PICO DA VIGIA 2
Pessoas, costumes, estórias e tradições da Fajã Grande das Flores e outros temas.
PREGAR PARTIDAS
O José de Lima era exímio no pregar de partidas. Calmo, bonançoso, bom conservador e amigo do seu amigo não se furtava, no entanto, de se divertir um pouco, sobretudo com aqueles com quem tinha maior amizade e mais confiança. Fazia-o, no entanto, sem magoar ou ofender. Apenas pelo prazer de se divertir. Eu, apesar de mais novo, era um dos seus maiores amigos e mantínhamos, durante os meses de verão, uma cumplicidade recíproca. Convivíamos, conversávamos, sobretudo à noite, uma vez que andando ele a caiar e a retelhar casas durante o dia e ainda por que o pai tinha terras para trabalhar e gado para criar, ele, na verdade e como era costume na Fajã Grande noutros tempos, trabalhava de sol a sol e, por vezes, pela noite dentro. Incontestavelmente eu era uma das maiores vítimas das suas partidas, geralmente inofensivas e por vezes até jocosas.
Certo dia decidi que me havia de vingar.
À tardinha o Lima, como era seu hábito, subia a Fontinha com duas ou três rezes levando-as a uma relva que o pai possuía para os lados da Escada-Mar. Passou à porta da casa da minha avó, onde eu morava e parou um pouco de maneira a que o gado não se distanciasse nem se confrontasse com outro que descesse a rua. Conversámos vagamente e seguiu o seu caminho. Decidi, então, que aquele seria o dia da vingança.

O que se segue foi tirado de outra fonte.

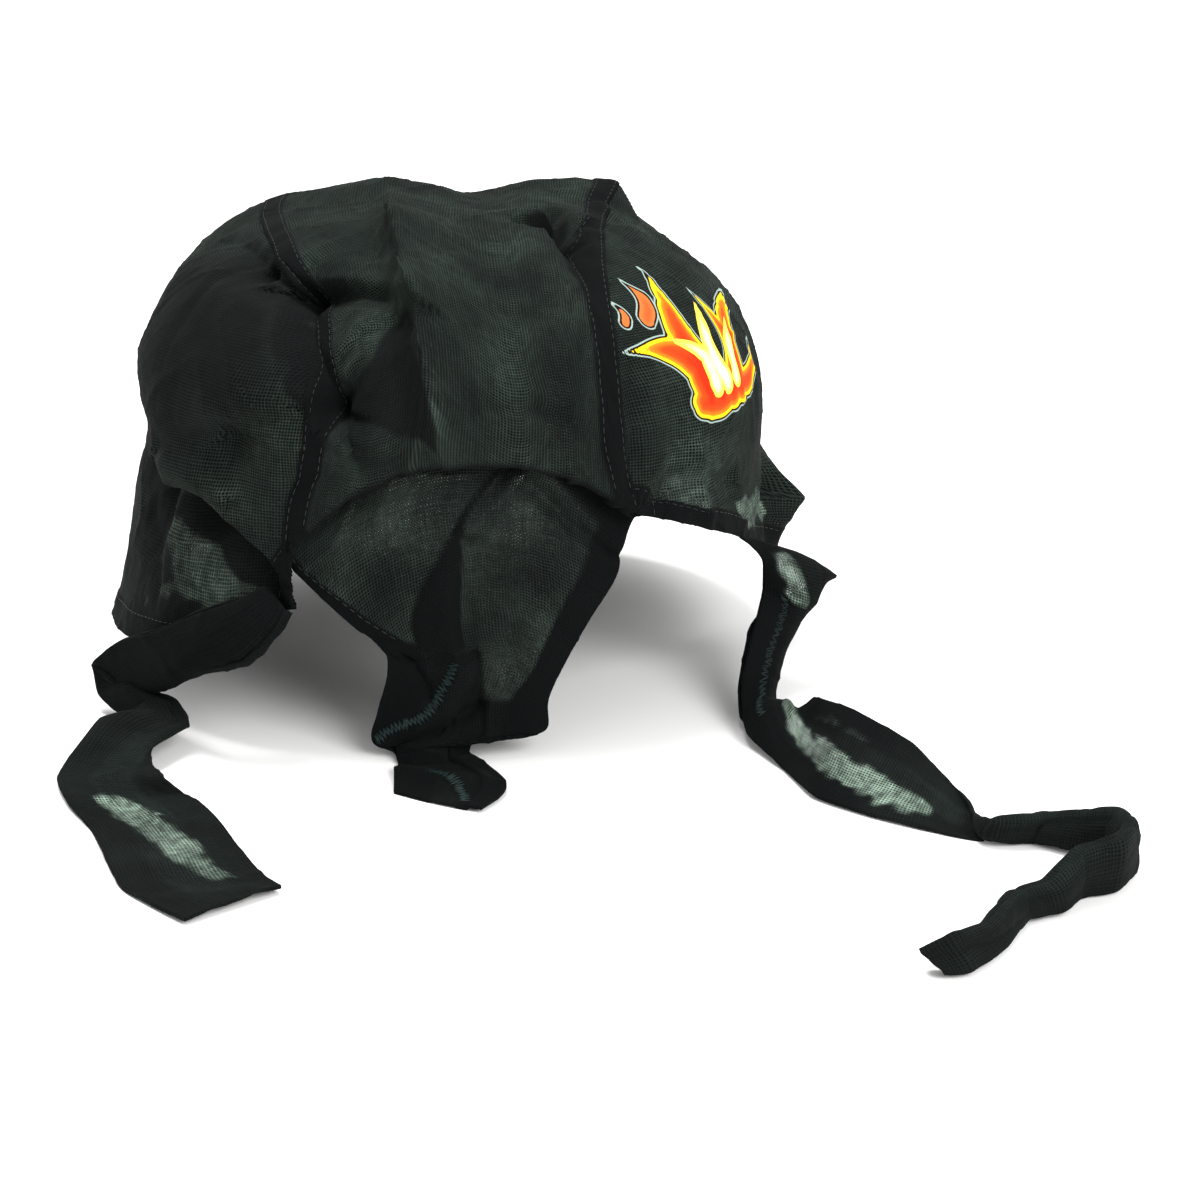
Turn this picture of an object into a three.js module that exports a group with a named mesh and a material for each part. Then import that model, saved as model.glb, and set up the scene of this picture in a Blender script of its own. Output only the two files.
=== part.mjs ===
// Bandana cap: a thin cotton crown in three panels, a cloth tail and two tie straps,
// standing as worn, with the tail and the ties left to hang.
// Millimetres, +Z up, +Y towards the wearer's front, +X towards the wearer's right.
// The origin is the inner top of the crown, where a head rests.
import * as THREE from 'three';

// Sizes of the cloth
const WALL = 1.2;
const HEM_WALL = 2.2;
const SEAM_WALL = 1.9;
const SEAM_BAND = 6.4;
const PANEL_GAP = 0.7;
const STRAP_WIDTH = 32;
const FOLD_HALF = 2.4;
const FLOOR = -141.3;

// The crown as an egg-like solid about a centre inside the head
const CENTRE = [0, 0, -58];
const HALF_WIDTH = 95;
const HALF_BACK = 94;
const HALF_FRONT = 98;
const RISE = 58;
const DROP = 260;
const SQUARENESS = 2.4;

// Folds and dents. Each runs between two places on a map of the crown, in degrees from the top:
// first to the wearer's right, then to the front. Its rise is in mm at both ends, its reach in degrees
// on the left and on the right of the way it runs, and sharp says how crisp its line is.
const FOLDS = [
  { name: 'crown ridge top', from: [-24, 24], to: [-11, -26], rise: [2.5, 4], reach: [10, 22], sharp: 1 },
  { name: 'crown ridge middle', from: [-11, -26], to: [-6, -55], rise: [4, 6], reach: [8, 24], sharp: 1 },
  { name: 'crown ridge foot', from: [-6, -55], to: [2, -83], rise: [6, 2], reach: [7, 20], sharp: 1 },
  { name: 'dent side', from: [-31, -49], to: [-21, -76], rise: [-5, -4], reach: [4, 14], sharp: 1 },
  { name: 'dent ledge', from: [-30, -51], to: [-8, -57], rise: [-4, -4], reach: [13, 4], sharp: 1 },
  { name: 'dent foot', from: [-8, -58], to: [-20, -76], rise: [-3, -4], reach: [6, 6], sharp: 1 },
  { name: 'seam ridge', from: [-35, -50], to: [-27, -74], rise: [2.5, 2], reach: [14, 4], sharp: 0.6 },
  { name: 'left crease top', from: [-54, -1], to: [-41, -37], rise: [-2, -3], reach: [8, 8], sharp: 0.8 },
  { name: 'left crease foot', from: [-41, -37], to: [-31, -49], rise: [-3, -5], reach: [7, 5], sharp: 0.9 },
  { name: 'left cheek', from: [-56, -52], to: [-38, -66], rise: [0.5, 3], reach: [18, 12], sharp: 0 },
  { name: 'left shelf', from: [-76, -56], to: [-26, -78], rise: [-2.5, -2], reach: [16, 5], sharp: 0.8 },
  { name: 'left shoulder', from: [-46, 22], to: [-22, 18], rise: [2, 2], reach: [20, 20], sharp: 0 },
  { name: 'right groove top', from: [30, -8], to: [34, -30], rise: [-4.5, -4.5], reach: [8, 5], sharp: 0.9 },
  { name: 'right groove foot', from: [34, -30], to: [33, -49], rise: [-4.5, -2], reach: [9, 4], sharp: 0.9 },
  { name: 'right slope', from: [25, -54], to: [15, -74], rise: [-2, -1.5], reach: [10, 10], sharp: 0.6 },
  { name: 'top saddle', from: [2, 54], to: [14, 0], rise: [-5, -3.5], reach: [15, 15], sharp: 0.2 },
  { name: 'top right hump', from: [26, 30], to: [41, 20], rise: [2.5, 6], reach: [14, 6], sharp: 0.5 },
  { name: 'left side slack', from: [-78, 10], to: [-84, -40], rise: [-2.5, -3], reach: [30, 26], sharp: 0 },
  { name: 'left waist', from: [-100, 24], to: [-86, -50], rise: [-4, -4], reach: [18, 16], sharp: 0 },
  { name: 'right side slack', from: [58, 30], to: [72, -20], rise: [-4.5, -1.5], reach: [20, 24], sharp: 0 },
  { name: 'waist fold', from: [-80, -56], to: [-66, -83], rise: [-2.5, -4], reach: [3, 8], sharp: 1 },
  { name: 'waist fold foot', from: [-66, -83], to: [-48, -97], rise: [-4, -4], reach: [3, 8], sharp: 1 },
  { name: 'right flap', from: [107, 26], to: [108, 4], rise: [8, 16], reach: [7, 15], sharp: 1 },
  { name: 'brow left', from: [-30, 60], to: [-34, 100], rise: [1.5, 2.5], reach: [16, 12], sharp: 0.3 },
  { name: 'brow right', from: [12, 66], to: [16, 104], rise: [-1.5, -2.5], reach: [14, 16], sharp: 0.3 },
];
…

Chamei um miúdo meu vizinho e perguntei-lhe se queria ganhar um escudo. Que sim. A tarefa era simples: fazer-me o favor de ir à Via d´Água, a casa do Senhor José de Lima, avisar a esposa dele, a minha prima Minerva, de que o enteado hoje não ceava com eles. Não esperassem por ele para a ceia, pois ele ia cear em minha casa. Eu sabia que a prima Minerva, sabendo da nossa amizade, havia de acreditar. Além disso, enviar um miúdo a avisá-la era coisa de respeito e nunca uma brincadeira.
O Lima regressou já quase noite, pois nunca se apressava nas suas tarefas. Vi-o passar por entre os cortinados da sala, descer o Caminho de Baixo, a Rua Direita e Via de Água. Quando calculei que estivesse prestes a chegar a casa, segui-lhe as pisadas e, em breve, estava a bater-lhe à porta da sala.
Entrei e começámos a conversar. Na cozinha o pai e a madrasta ceavam tranquilamente. De vez em quando ouviam rumores da azáfama de preparação da ceia. Mas chamar o Lima para o bródio é que nada. Nem o pai, nem a madrasta. E eu a tentar prolongar a conversa de maneira que não desse a entender o que quer que fosse e que a ceia que se desenrolava na cozinha terminasse. Às tantas o Lima começa a olhar para o relógio. Primeiro espaçadamente, depois com frequência, até que muito admirado se levanta, de rompante e, dirigindo-se para a cozinha, reclama em voz alta:
- Ómessa! Hoje não se janta nesta casa!?
A Minerva ouviu a reclamação e, assomando à porta, de avental ao peito, tenta explicar muito aflita e confusa:
- A gente já ciou. Cuidava que não vinhas cear…
- Não vinha cear… Então porquê?! – Interrogou o Lima muito indignado.
- Por que veio aqui o piqueno do Ângelo do Tisoireire dezê que tu hoje nam vinhas ciá a casa. Que ciavas em casa do….
Nessa altura já não contive a risada e o Lima nem precisou de mais explicações. Apenas, virando-se para mim avisou:
- Vais pagá-las bem pagas… Vais… Óh, se vais!